June 3, 2006

Saturday Evening Afghan Sunset

Filed under: General — Tom @ 6:01 pm

AfghanSunset
(from Bill Roggio via Instapundit)

This Would Indeed Be a Beautiful Sunset

Filed under: Economy,Taxes & Government — Tom @ 3:03 pm

A subscription-only editorial in Thursday’s Wall Street Journal brought up an idea that I have for years thought long overdue:

A Beautiful Sunset

Ronald Reagan used to quip that the closest thing to immortality in this life is a government program. We’d add one modern caveat, which is that under Beltway budget rules tax cuts automatically expire after five or 10 years, but spending programs and tax increases live forever.

The latter would change, however, if a group of House Republicans led by Texan Jeb Henserling and Mike Pence of Indiana succeed in pushing new rules to sunset out-of-date federal programs. Under their proposal that has been promised a vote this summer, Congress would have to reauthorize agency budgets every five years, or they would die. The legislation would also create a sunset commission to recommend program terminations, and Congress would vote up or down on the package. This procedure is modeled after the successful military base closing commissions.

Their new budget scrutiny would mean some taboo questions would suddenly get asked in Washington.
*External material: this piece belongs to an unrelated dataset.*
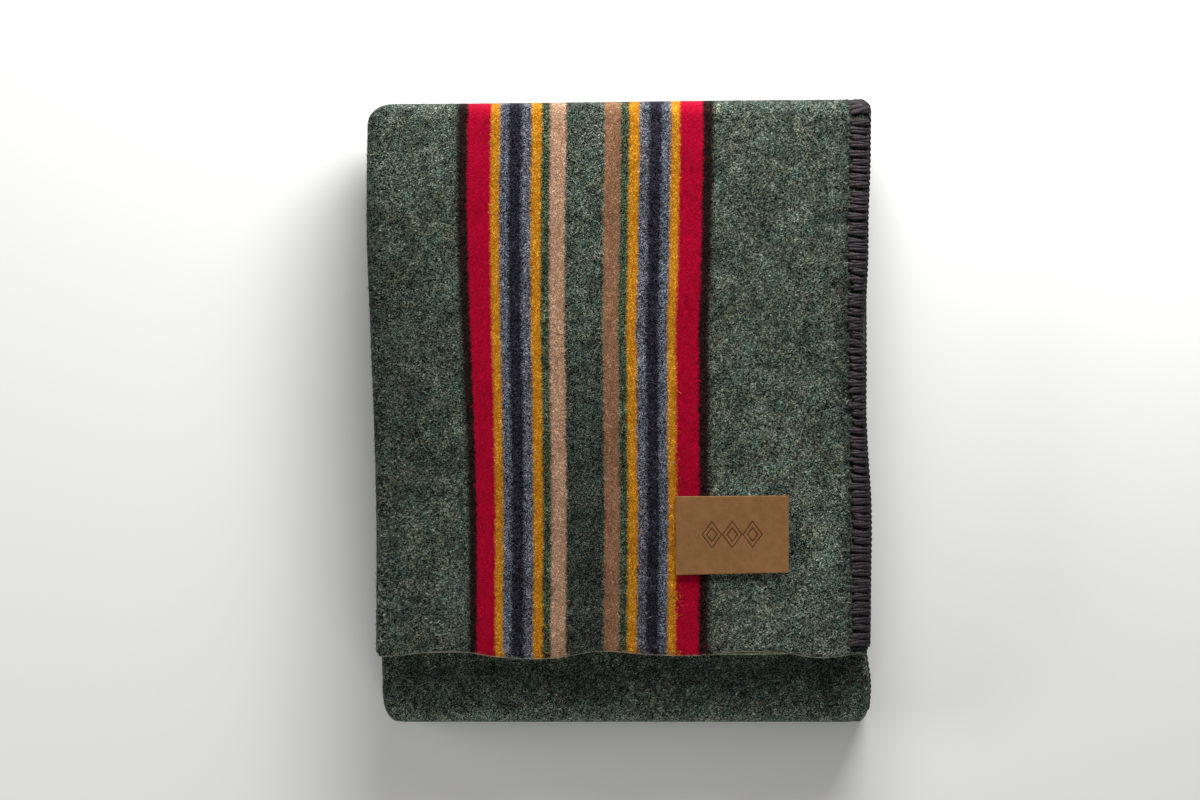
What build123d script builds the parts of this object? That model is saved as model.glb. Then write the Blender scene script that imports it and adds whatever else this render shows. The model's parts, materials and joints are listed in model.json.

To wit:
• Should the U.S. spend $300 million a year on bilingual education, when research shows that foreign language classes stunt English learning by immigrant children?
• Do we really need 15 different agencies to fund job training?
• Why give Amtrak nearly $1 billion a year in taxpayer handouts, when its financial performance deteriorates every year and as its share of the transportation market declines?
• Should farmers with incomes of more than $1 million a year be eligible for taxpayer subsidies?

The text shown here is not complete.